1) Yeah, the GC is running...90% were still in-use and not deleted.
Though the GC issue seems interesting since the compacted table had the
same number of entries after compaction. I found a few examples (perhaps
all are this way) of files that have a ~del marker in the metadata
table. I'll go search the gc logs to see whats happening or figure out
if they are still thought to be "in use". Do you know what marks them in
use?
2) Cool, 200 seems a little low though unless you increased the split
size. Has anyone tried large split sizes?
3) Yeah I saw that...unfortunately the cluster is rarely idle and it
seems that extremely few tablets from lots of different tables have ever
actually been completely compacted. It's a pretty multi-tenant environment
-Andrew
On 06/07/2016 05:18 PM, Mike Drob wrote:
1) Is your Accumulo Garbage Collector process running? It will delete
un-referenced files.
2) I've heard it said that 200 tablets per tserver is the sweet spot,
but it depends a lot on your read and write patterns.
3)
https://accumulo.apache.org/1.7/accumulo_user_manual#_table_compaction_major_everything_idle
On Tue, Jun 7, 2016 at 4:03 PM, Andrew Hulbert <[email protected]
<mailto:[email protected]>> wrote:
Hi all,
A few questions on behavior if you have any time...

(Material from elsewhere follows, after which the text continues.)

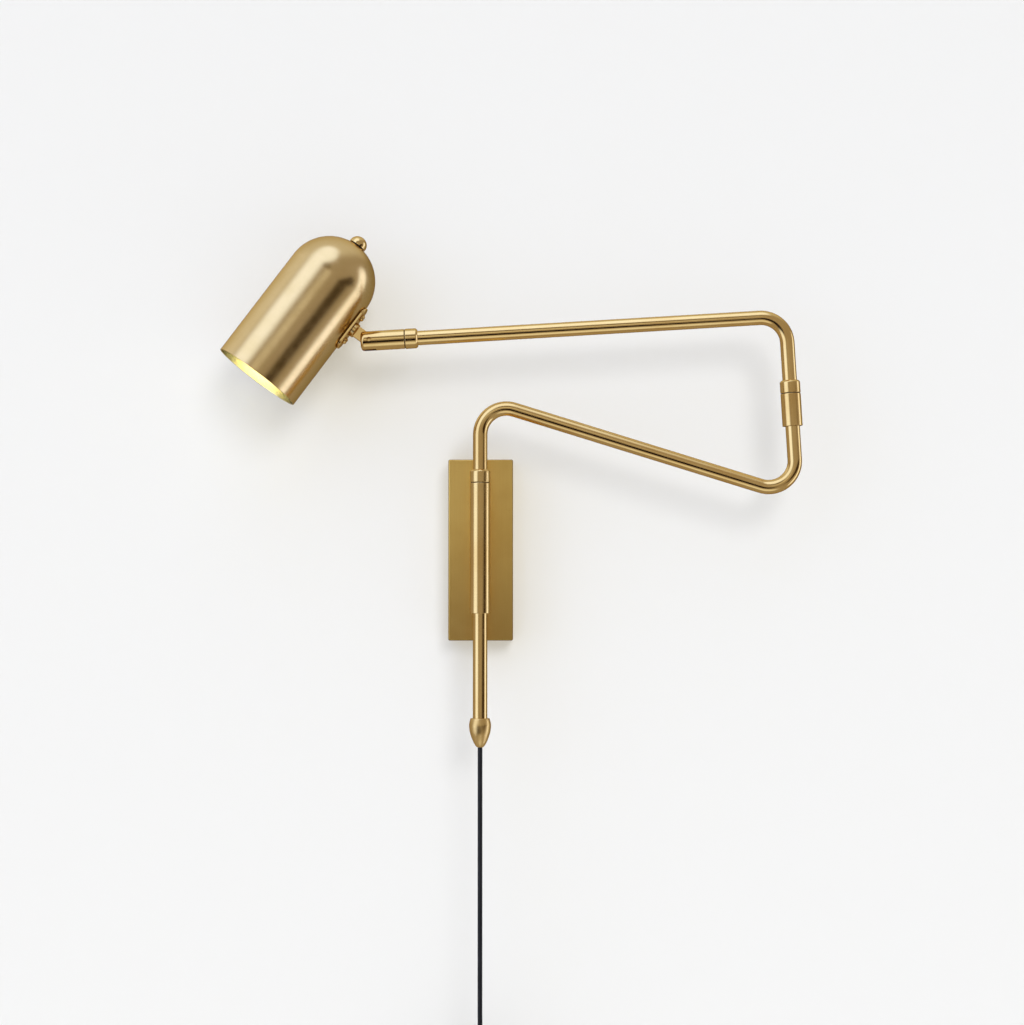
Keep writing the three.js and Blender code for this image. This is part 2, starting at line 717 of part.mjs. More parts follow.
function bracketPlate() {
  const outline = stadium(BRACKET_WIDTH / 2, BRACKET_LONG - BRACKET_WIDTH);
  const sagitta = SHADE_R - Math.sqrt(SHADE_R ** 2 - (BRACKET_WIDTH / 2) ** 2);
  const depth = BRACKET_THICK + sagitta;
  const strip = new THREE.ExtrudeGeometry(outline, { depth, bevelEnabled: false, curveSegments: 6 });
  strip.rotateX(Math.PI / 2).rotateZ(Math.PI / 2).translate(bracketFront - depth, 0, 0);
  const saddle = cylinder(SHADE_R + GAP, -BRACKET_LONG, BRACKET_LONG, 2 * ROUND_SIDES);
  saddle.translate(-SHADE_OFFSET, 0, 0);
  return cut(strip, saddle, ...screwHoles());
}

function bracketScrew(z) {
  const underHead = bracketFront + GAP;
  const headTop = underHead + BRACKET_HEAD;
  const tip = bracketBack - BRACKET_SCREW_TIP;
  return alongX(revolve([
    [0, tip],
    [BRACKET_SCREW_R, tip],
    [BRACKET_SCREW_R, underHead],
    [BRACKET_HEAD_R, underHead],
    [BRACKET_HEAD_R, underHead + BRACKET_HEAD_SIDE],
    [BRACKET_HEAD_CROWN_R, headTop - GAP],
    [0, headTop],
  ], SMALL_SIDES)).translate(0, 0, z);
}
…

1. When looking in accumulo's HDFS directories I'm seeing a
situation where "tablets" aka "directories" for a table have more
than the default 1G split threshold worth of rfiles in them. In
one large instance, we have 400G worth of rfiles in the
default_tablet directory (a mix of A, C, and F-type rfiles). We
took one of these tables and compacted it and now there are
appropriately ~1G worth of files in HDFS. On an unrelated table we
have tablets with 100+G of bulk imported rfiles in the tablet's
HDFS directory.
These seems to be common across multiple clouds. All the ingest is
done via batch writing. Is anyone aware of why this would happen
or if it is even important? Perhaps these are leftover rfiles from
some process. Their timestamps cover large date ranges.
2. There's been some discussion on the number of files per tserver
for efficiency. Are there any limits on the size of rfiles for
efficiency? For instance, I assume that compacting all the files
into a single rfile per 1G split is more efficient bc it avoids
merging (but maybe decreases concurrency). However, would it be
better to have 500 tablets per node on a table with 1G splits
versus having 50 tablets with 10G splits. Assuming HDFS and
Accumulo don't mind 10G files!
3. Is there any way to force idle tablets to actually major
compact other than the shell? Seems like it never happens.
Thanks!
Andrew